**SHORT PROBLEM**
Transcribe the lines from the start of the data below through the line with "corners that meet.", word for word and nothing more.

**ROWS**
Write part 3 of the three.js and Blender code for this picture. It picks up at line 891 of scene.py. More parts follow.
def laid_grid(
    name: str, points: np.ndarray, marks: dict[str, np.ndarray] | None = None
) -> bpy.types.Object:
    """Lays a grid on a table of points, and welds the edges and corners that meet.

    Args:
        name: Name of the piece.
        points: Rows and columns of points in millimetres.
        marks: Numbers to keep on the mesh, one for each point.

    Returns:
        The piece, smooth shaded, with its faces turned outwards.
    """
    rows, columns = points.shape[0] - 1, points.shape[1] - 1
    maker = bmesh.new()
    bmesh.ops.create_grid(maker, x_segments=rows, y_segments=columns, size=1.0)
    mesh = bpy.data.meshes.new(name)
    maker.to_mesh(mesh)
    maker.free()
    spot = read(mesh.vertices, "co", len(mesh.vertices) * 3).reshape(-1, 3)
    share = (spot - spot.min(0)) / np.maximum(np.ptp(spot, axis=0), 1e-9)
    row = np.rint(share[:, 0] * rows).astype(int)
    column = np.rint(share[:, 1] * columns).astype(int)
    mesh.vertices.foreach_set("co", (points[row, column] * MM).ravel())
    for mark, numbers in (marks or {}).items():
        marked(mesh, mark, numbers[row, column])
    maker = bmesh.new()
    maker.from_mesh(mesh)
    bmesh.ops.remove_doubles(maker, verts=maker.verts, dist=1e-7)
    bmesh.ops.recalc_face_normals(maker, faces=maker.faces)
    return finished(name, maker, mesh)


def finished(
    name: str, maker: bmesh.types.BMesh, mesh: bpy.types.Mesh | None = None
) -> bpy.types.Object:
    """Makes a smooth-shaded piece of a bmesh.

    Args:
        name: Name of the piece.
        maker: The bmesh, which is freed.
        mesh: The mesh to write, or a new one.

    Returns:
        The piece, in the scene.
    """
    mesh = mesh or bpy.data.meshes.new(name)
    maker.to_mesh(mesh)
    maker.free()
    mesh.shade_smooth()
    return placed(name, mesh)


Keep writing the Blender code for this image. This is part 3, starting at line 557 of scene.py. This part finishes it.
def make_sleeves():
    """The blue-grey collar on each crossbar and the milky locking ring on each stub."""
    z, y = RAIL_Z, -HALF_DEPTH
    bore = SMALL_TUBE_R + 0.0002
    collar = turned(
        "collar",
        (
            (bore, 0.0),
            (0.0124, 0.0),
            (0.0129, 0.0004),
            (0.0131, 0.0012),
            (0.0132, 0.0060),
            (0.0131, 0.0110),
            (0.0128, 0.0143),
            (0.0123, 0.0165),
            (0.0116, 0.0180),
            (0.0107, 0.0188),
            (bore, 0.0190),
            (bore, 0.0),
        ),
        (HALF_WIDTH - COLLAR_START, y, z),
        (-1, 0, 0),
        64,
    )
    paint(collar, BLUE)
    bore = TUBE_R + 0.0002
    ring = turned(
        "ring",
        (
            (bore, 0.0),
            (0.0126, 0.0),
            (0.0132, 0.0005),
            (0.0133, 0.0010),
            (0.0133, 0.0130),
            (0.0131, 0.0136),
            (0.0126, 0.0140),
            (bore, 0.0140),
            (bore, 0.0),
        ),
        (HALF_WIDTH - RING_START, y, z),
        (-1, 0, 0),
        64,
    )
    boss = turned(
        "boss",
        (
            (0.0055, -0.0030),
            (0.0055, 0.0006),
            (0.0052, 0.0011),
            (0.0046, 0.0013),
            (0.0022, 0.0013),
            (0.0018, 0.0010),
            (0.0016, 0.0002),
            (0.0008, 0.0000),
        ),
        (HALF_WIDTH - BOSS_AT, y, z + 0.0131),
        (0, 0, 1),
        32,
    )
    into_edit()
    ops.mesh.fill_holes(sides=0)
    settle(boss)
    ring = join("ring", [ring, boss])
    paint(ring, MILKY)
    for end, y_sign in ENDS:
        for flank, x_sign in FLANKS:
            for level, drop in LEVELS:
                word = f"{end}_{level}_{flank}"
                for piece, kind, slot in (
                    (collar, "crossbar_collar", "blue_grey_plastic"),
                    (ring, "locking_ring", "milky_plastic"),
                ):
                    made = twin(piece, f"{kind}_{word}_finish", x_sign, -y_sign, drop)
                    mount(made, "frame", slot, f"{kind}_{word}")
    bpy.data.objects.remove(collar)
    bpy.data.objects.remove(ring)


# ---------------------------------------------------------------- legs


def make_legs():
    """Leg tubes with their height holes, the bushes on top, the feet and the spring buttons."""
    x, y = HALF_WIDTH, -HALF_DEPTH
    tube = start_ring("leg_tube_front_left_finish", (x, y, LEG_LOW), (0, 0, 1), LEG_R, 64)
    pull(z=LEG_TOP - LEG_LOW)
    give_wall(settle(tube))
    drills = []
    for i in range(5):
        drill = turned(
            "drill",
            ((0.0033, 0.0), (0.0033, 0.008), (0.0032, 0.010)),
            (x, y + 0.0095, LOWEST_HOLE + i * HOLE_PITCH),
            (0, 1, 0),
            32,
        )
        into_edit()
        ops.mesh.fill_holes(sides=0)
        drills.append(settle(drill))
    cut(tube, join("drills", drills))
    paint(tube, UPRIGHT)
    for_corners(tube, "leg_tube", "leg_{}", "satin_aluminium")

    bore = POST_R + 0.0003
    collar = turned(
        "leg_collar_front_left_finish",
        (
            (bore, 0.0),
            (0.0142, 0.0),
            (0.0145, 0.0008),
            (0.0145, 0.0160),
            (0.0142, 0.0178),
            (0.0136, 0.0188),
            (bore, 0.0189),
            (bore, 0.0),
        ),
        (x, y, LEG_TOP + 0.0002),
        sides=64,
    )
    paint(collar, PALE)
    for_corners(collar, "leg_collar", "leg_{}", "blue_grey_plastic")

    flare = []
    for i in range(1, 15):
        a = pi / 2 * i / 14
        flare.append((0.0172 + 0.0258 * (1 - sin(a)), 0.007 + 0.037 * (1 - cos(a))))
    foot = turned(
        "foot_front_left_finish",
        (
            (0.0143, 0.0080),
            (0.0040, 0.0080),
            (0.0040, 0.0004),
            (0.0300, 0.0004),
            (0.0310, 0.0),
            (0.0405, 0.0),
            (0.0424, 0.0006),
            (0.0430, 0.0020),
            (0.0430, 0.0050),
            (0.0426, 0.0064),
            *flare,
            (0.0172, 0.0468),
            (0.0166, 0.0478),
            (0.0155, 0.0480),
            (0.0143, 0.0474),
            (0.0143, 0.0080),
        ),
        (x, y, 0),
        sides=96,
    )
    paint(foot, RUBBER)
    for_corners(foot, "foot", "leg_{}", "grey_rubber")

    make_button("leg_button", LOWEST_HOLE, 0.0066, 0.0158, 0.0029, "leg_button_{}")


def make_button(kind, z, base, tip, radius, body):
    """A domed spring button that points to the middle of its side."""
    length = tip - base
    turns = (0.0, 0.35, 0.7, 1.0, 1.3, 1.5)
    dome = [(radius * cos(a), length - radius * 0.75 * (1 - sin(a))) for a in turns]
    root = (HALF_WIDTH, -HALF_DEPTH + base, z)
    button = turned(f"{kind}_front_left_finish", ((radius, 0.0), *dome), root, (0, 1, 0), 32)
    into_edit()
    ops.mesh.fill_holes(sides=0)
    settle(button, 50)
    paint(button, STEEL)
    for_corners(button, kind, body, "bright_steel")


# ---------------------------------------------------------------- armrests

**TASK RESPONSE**
Write part 3 of the three.js and Blender code for this picture. It picks up at line 891 of scene.py. More parts follow.
def laid_grid(
    name: str, points: np.ndarray, marks: dict[str, np.ndarray] | None = None
) -> bpy.types.Object:
    """Lays a grid on a table of points, and welds the edges and corners that meet.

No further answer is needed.